Before China entered the WTO, establishing joint ventures with Chinese companies was the first, and often only, option for multinational companies entering China. However, with the Chinese marketplace opening further, some multinational companies like Panasonic, P&G, and Siemens are turning their joint ventures in China into exclusively foreign-funded enterprises. Li Yanjun, Researcher with the MOFCOM, explained, “Previously, the purpose for multinational companies to set up joint ventures in China was to expand in the Chinese market with the help of the sales network built up by their Chinese partners. However, as China has entered the WTO, the Chinese market and industrial development have become more transparent and standardized.
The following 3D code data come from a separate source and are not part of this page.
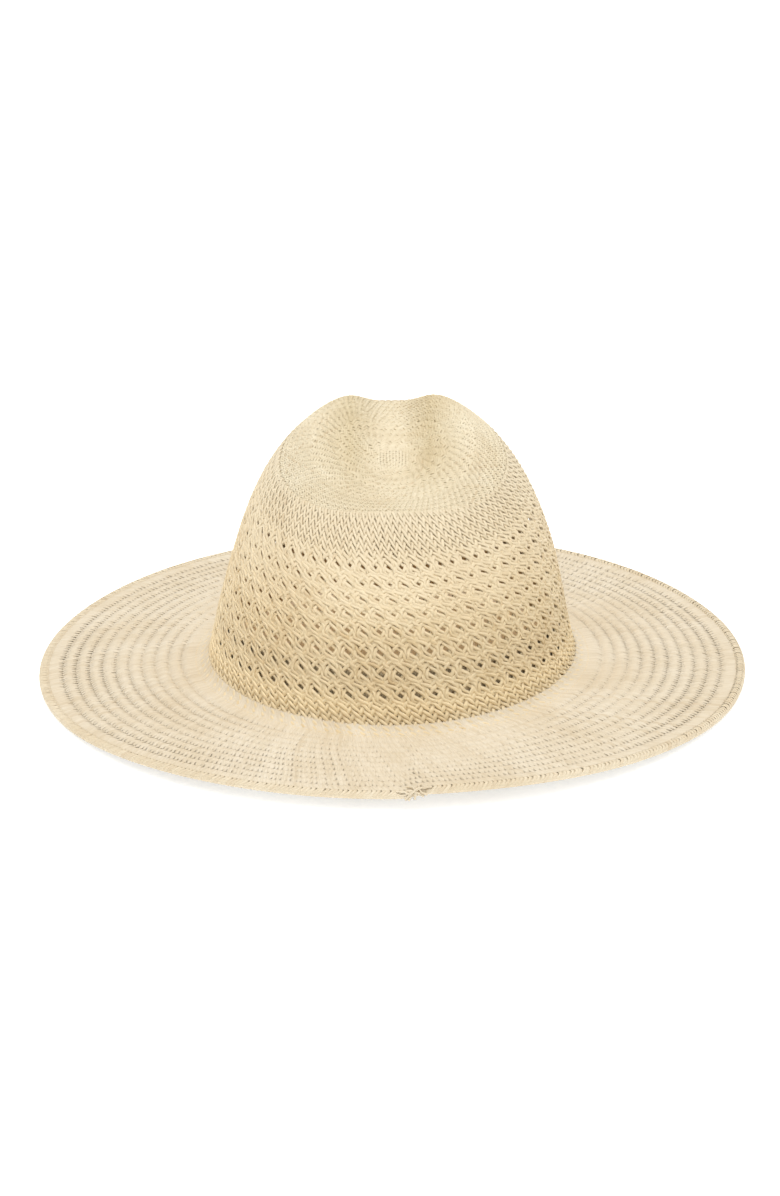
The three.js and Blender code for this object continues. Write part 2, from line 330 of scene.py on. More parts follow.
def tinted(tree, a, b, blend="MULTIPLY", factor=1.0):
    made = node(tree, "ShaderNodeMix", data_type="RGBA", blend_type=blend)
    plug(tree, made.inputs[0], factor)
    plug(tree, made.inputs[6], a)
    plug(tree, made.inputs[7], b)
    return made.outputs[2]


def noise(tree, vector, scale, detail=3.0, roughness=0.55):
    made = node(tree, "ShaderNodeTexNoise", {
        "Vector": vector, "Scale": scale, "Detail": detail, "Roughness": roughness})
    return made.outputs["Fac"]


def math_node(tree, operation, *values):
    return node(tree, "ShaderNodeMath", dict(enumerate(values)), operation=operation).outputs[0]


def thread_ridges(tree, place, pitch):
    """Height of round threads side by side, 0 between them and 1 on top."""
    turned = math_node(tree, "MULTIPLY", place, math.pi / pitch)
    return math_node(tree, "ABSOLUTE", math_node(tree, "SINE", turned))


def split(tree, vector):
    return node(tree, "ShaderNodeSeparateXYZ", {"Vector": vector}).outputs


def object_place(tree):
    return node(tree, "ShaderNodeTexCoord").outputs["Object"]


def weave_places(tree):
    """The vector that the mesh builders keep on each point, whole and split in three."""
    weave = node(tree, "ShaderNodeAttribute", attribute_name="weave").outputs["Vector"]
    return weave, split(tree, weave)


def mapped(tree, value, from_low, from_high, to_low, to_high):
    """A value moved from one range to another and clamped to it."""
    made = node(tree, "ShaderNodeMapRange", {
        "Value": value, "From Min": from_low, "From Max": from_high,
        "To Min": to_low, "To Max": to_high})
    return made.outputs["Result"]


def aged(tree, colour, place):
    """Large soft patches of a slightly darker tone."""
    patches = ramp(tree, noise(tree, place, 26.0), [(0.36, (0.94, 0.91, 0.86)), (0.62, WHITE)])
    return tinted(tree, colour, patches)


def finish_shader(tree, shader, colour, height, rough, strength, depth):
    """Colour, relief and uneven roughness onto the shader."""
    plug(tree, shader.inputs["Base Color"], colour)
    plug(tree, shader.inputs["Roughness"],
         mapped(tree, height, 0.0, 1.0, min(1.0, rough + 0.12), rough - 0.08))
    bump = node(tree, "ShaderNodeBump", {"Height": height, "Strength": strength, "Distance": depth})
    plug(tree, shader.inputs["Normal"], bump.outputs["Normal"])


def let_light_through(tree, shader, colour, share):
    thin = node(tree, "ShaderNodeBsdfTranslucent", {"Color": colour})
    mixed = node(tree, "ShaderNodeMixShader", {
        0: share, 1: shader.outputs["BSDF"], 2: thin.outputs["BSDF"]})
    plug(tree, tree.nodes["Material Output"].inputs["Surface"], mixed.outputs[0])


def straw_material(name, light, dark, brown, foot_warm_shade_paint=0.0, pale_top=0.0):
    """Split straw: each one has its own tone, fine fibres run along it, and light glows through.
    foot_warm_shade_paint is how far a painted warm shade tints the straw at the crown's foot, and
    pale_top how far the tone shifts at its top."""
    material, tree, shader = new_material(name)
    weave, (_, _, tone) = weave_places(tree)
    place = object_place(tree)
    stretched = node(tree, "ShaderNodeVectorMath", {0: weave, 1: (110, 7, 300)}, operation="MULTIPLY")
    fibres = noise(tree, stretched.outputs[0], 1.0)
    colour = ramp(tree, tone, [(0.0, brown), (0.04, dark), (0.5, light), (1.0, light)])
    streaks = ramp(tree, fibres, [(0.32, (0.86, 0.83, 0.77)), (0.6, WHITE)])
    colour = aged(tree, tinted(tree, colour, streaks), place)
    height = split(tree, place)["Z"]
    # Painted warm shade of the fold at the crown's foot: strongest about 15 mm up, gone by 10 and 30
    # mm.
    low = mapped(tree, height, 0.0, 0.03, 0.0, 1.0)
    foot = ramp(tree, low, [(0.35, BLACK), (0.5, [foot_warm_shade_paint] * 3), (1.0, BLACK)])
    colour = tinted(tree, colour, (0.97, 0.80, 0.51, 1), "MIX", foot)
    top = mapped(tree, height, 0.05, 0.105, 0.0, pale_top)
    colour = tinted(tree, colour, (0.73, 0.675, 0.56, 1), "MIX", top)
    finish_shader(tree, shader, colour, fibres, 0.58, 0.35, 0.4 * MM)
    shader.inputs["Specular IOR Level"].default_value = 0.35
    let_light_through(tree, shader, colour, 0.16)
    return material


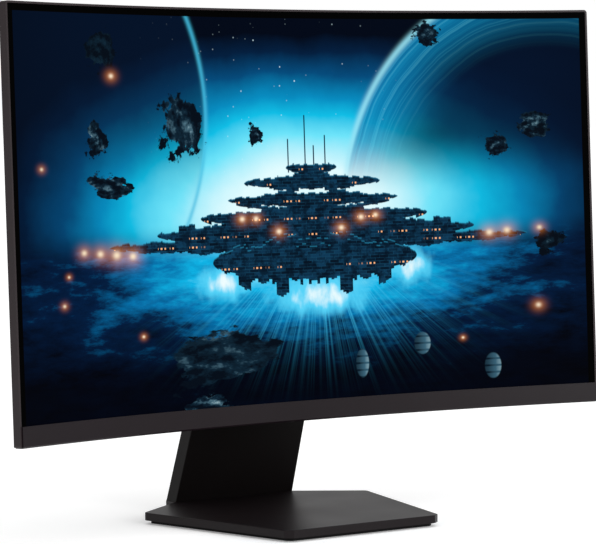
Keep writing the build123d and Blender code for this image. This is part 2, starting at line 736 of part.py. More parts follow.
JOY_PIVOT_UP = 13.0
RING_T = 2.0
PIN_R = 0.5
PIN_BORE = 0.55
HOUSING_HALF = 6.0
HOUSING_INNER = 5.0
CRADLE_HALF = 4.3
CRADLE_INNER = 3.2
ROCKER_HALF = 2.7
STEM_R = 1.2


def joystick_box(half, low, high):
    """Square block centred on the joystick's upright axis."""
    return head_block((-half, half), (JOY_DEPTH - half, JOY_DEPTH + half), (low, high))


def cross_pin(half_length, radius):
    """Pin that runs across the screen through the joystick's pivot."""
    with BuildPart() as pin:
        with BuildSketch(head_side(-half_length)):
            with Locations((JOY_DEPTH, JOY_PIVOT_UP)):
                Circle(radius)
        extrude(amount=2 * half_length)
    return pin.part


def fore_pin(half_length, radius):
    """Pin that runs fore and aft through the joystick's pivot."""
    return head_pegs([(0, JOY_PIVOT_UP)], radius, (JOY_DEPTH - half_length, JOY_DEPTH + half_length))


with BuildPart() as joystick_board:
    add(head_block((-14.5, 14.5), (10, 25.4), (20.6, 21.8)))
save(joystick_board, "joystick_board")

housing_block = joystick_box(HOUSING_HALF, 8, 20.6)
housing_hollow = joystick_box(HOUSING_INNER, 7, 18.8)
housing_bore = cross_pin(HOUSING_HALF + 1, PIN_BORE)
with BuildPart() as joystick_housing:
    add(housing_block)
    add(housing_hollow, mode=Mode.SUBTRACT)
    add(housing_bore, mode=Mode.SUBTRACT)
save(joystick_housing, "joystick_housing")

ring_low = JOY_PIVOT_UP - RING_T / 2
ring_high = JOY_PIVOT_UP + RING_T / 2
cradle_window = joystick_box(CRADLE_INNER, ring_low - 1, ring_high + 1)
cradle_ring = joystick_box(CRADLE_HALF, ring_low, ring_high) - cradle_window
pin_gap = joystick_box(CRADLE_INNER + 0.5, ring_low - 1, ring_high + 1)
cradle_pins = cross_pin(HOUSING_HALF - 0.2, PIN_R) - pin_gap
cradle_bore = fore_pin(CRADLE_HALF + 1, PIN_BORE)
with BuildPart() as joystick_cradle:
    add(cradle_ring)
    add(cradle_pins)
    add(cradle_bore, mode=Mode.SUBTRACT)
save(joystick_cradle, "joystick_cradle")

rocker_block = joystick_box(ROCKER_HALF, ring_low, ring_high)
rocker_pins = fore_pin(CRADLE_HALF - 0.1, PIN_R)
with BuildPart() as joystick_rocker:
    add(rocker_block)
    add(rocker_pins)
    with BuildSketch(head_floor.offset(ring_low - 1)):
        with Locations((0, JOY_DEPTH)):
            Circle(STEM_R + 0.05)
    extrude(amount=RING_T + 2, mode=Mode.SUBTRACT)
save(joystick_rocker, "joystick_rocker")

KNOB_R = 5.5
KNOB_FOOT = -1.5
KNOB_TOP = 6.0
STEM_TOP = 16.4
with BuildPart() as joystick_knob:
    with BuildSketch(head_floor.offset(KNOB_FOOT)):
        with Locations((0, JOY_DEPTH)):
            Circle(KNOB_R)
    extrude(amount=KNOB_TOP - KNOB_FOOT)
    knob_rim = joystick_knob.edges().filter_by(GeomType.CIRCLE).sort_by(Axis.Z)[0]
    fillet(knob_rim, 0.8)
    with BuildSketch(head_floor.offset(KNOB_FOOT)):
        with Locations((0, JOY_DEPTH)):
            Circle(2.6)
    extrude(amount=0.6, mode=Mode.SUBTRACT)
    with BuildSketch(head_floor.offset(KNOB_TOP)):
        with Locations((0, JOY_DEPTH)):
            Circle(STEM_R)
    extrude(amount=STEM_TOP - KNOB_TOP)
save(joystick_knob, "joystick_knob")

# ---------------------------------------------------------------- stand: base

SCREW_PLACES = [(-30, 101.5), (30, 101.5)]
FACET = 5.5  # setback of the small flat across each front corner
base_half_outline = [
    (BASE_FRONT_HALF, BASE_FRONT_Y),
    (BASE_WIDE_HALF, BASE_WIDE_Y),
    (COLUMN_FOOT_HALF, BASE_WIDE_Y + BASE_REAR_SLOPE * (BASE_WIDE_HALF - COLUMN_FOOT_HALF)),
    (COLUMN_FOOT_HALF, COLUMN_FOOT_Y + COLUMN_RUN_Y),
    (COLUMN_FOOT_HALF - 5.5, -BASE_FRONT_Y),
]
base_outline = base_half_outline + [(-x, y) for x, y in reversed(base_half_outline)]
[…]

They no longer have to establish and depend on joint ventures.”

Analysis of MOFCOM survey finds that multinationals are at the preparation stage for a new round of investment. Their investment trend in the next three years will probably involve maintaining their advanced technology, transferring their basic industries to China at a greater speed, and continuing to expand production investment in China. Some transnational companies will invest more in the sector of trade in services, especially in the sales and after-sales services; hence striving to work out a sales network and establish their brands. Some manufacturing companies have already finished moving assembly plants to China and are transferring technology. For example, in the IT industry, some multinationals are establishing their applied R&D centers in China and training local technological and management staff.

Xian Guoming, Director of the Center for Transnationals’ Studies of Nankai University in Tianjin, noted that China has become a huge market that must be carefully managed and is no longer just the manufacturing base of the old days.